In the Colony of Virginia, during the 17th and 18th centuries, esquire was the title given to members of the Council of Virginia, the upper house of the Virginia Assembly.

===Use of honorifics and post-nominals===

Honorifics are not used with courtesy titles, so John Smith, Esq. or Mr. John Smith would be correct, but Mr. John Smith, Esq. would be incorrect.

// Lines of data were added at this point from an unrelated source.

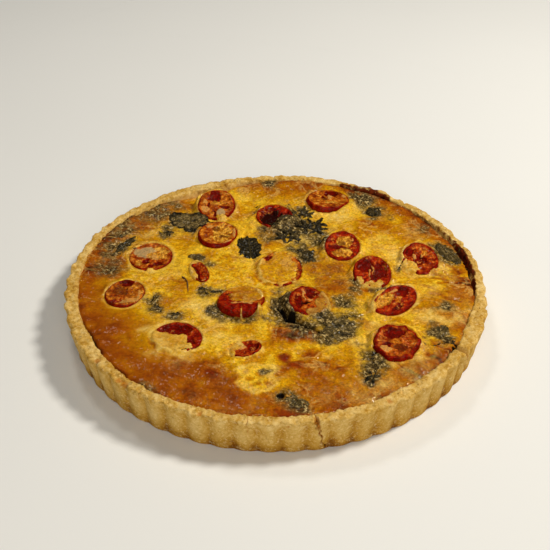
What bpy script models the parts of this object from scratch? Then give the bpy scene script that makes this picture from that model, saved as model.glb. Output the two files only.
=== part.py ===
"""A round, fluted quiche: a baked shortcrust case filled with set custard, with tomato slices and
green leaves sunk into its top.

Units are metres. The origin is the middle of the underside, +Z is up and -Y is the front of the quiche.
"""

import math

import bmesh
import bpy
from mathutils import Matrix, Vector

MM = 0.001
GAP = 0.3 * MM  # clearance between pieces that touch in the real thing

# Pastry case
CRUST_TOP_RADIUS = 138 * MM  # to the crests of the flutes, at the rim
CRUST_BASE_RADIUS = 133.8 * MM
CRUST_HEIGHT = 25.2 * MM
CRUST_FLOOR = 4 * MM
RIM_WIDTH = 7 * MM
EDGE_ROUND = 1.4 * MM
FLUTES = 62
FLUTE_DEPTH = 1.9 * MM
FLUTE_VALLEY = math.radians(-88.7)  # direction of one of the valleys between flutes
POINTS_PER_FLUTE = 4
INNER_FLOOR_RADIUS = 127 * MM
INNER_TOP_RADIUS = CRUST_TOP_RADIUS - RIM_WIDTH
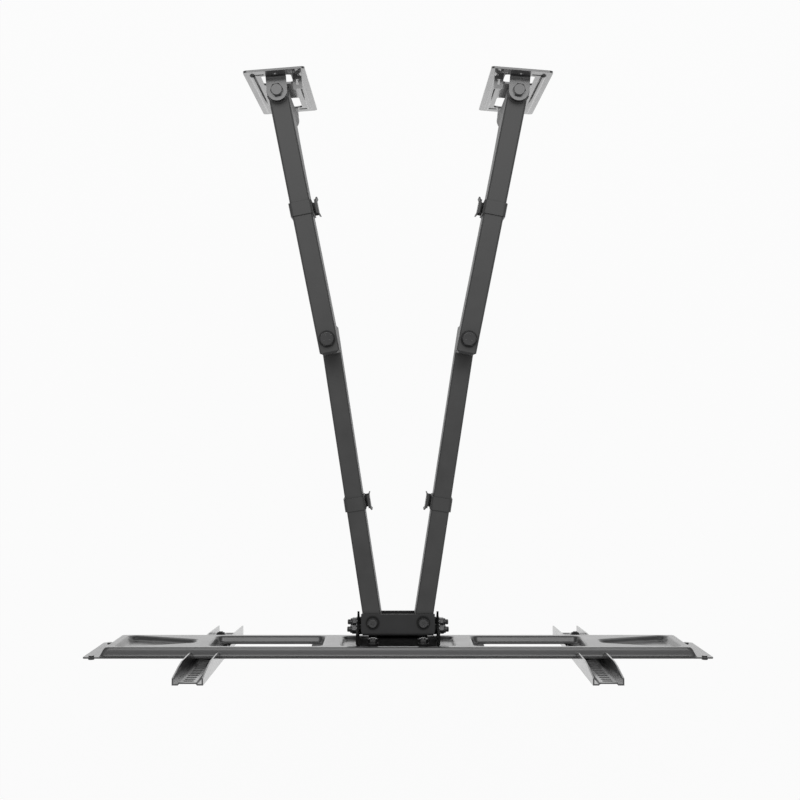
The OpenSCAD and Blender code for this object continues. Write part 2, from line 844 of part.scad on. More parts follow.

When addressing a person who has an academic degree or other post-nominal professional designation, such as a Certified Public Accountant, a writer should use either the post-nominal designation (usually abbreviated) or the Esq., but not both; when esquire is used as a courtesy title, it should not be used with post-nominals.

==Usage in India==

Before 1947, the term esquire was used by senior officers of the Indian Civil Service and other members of the government. In keeping with the criteria established centuries earlier, the title was mostly used by government officials who studied or trained in England, especially in the universities of Oxford, Cambridge, or London or other professional organisations managed by the government. Barristers were especially included in the order of the esquires. Members of the armed forces as well as those who were inducted in to it from other services, temporarily or permanently, were also called esquires.

== Kingdom of France ==

In the French nobility, écuyer ('squire', lit. 'shield bearer') was the lowest specific rank, to which the vast majority of untitled nobles were entitled; also called valet or noble homme in certain regions.

== Kingdom of Belgium ==

In Belgium, écuyer (French) or its Dutch equivalent jonkheer is the lowest title within the nobility system, recognised by the Court of Cassation.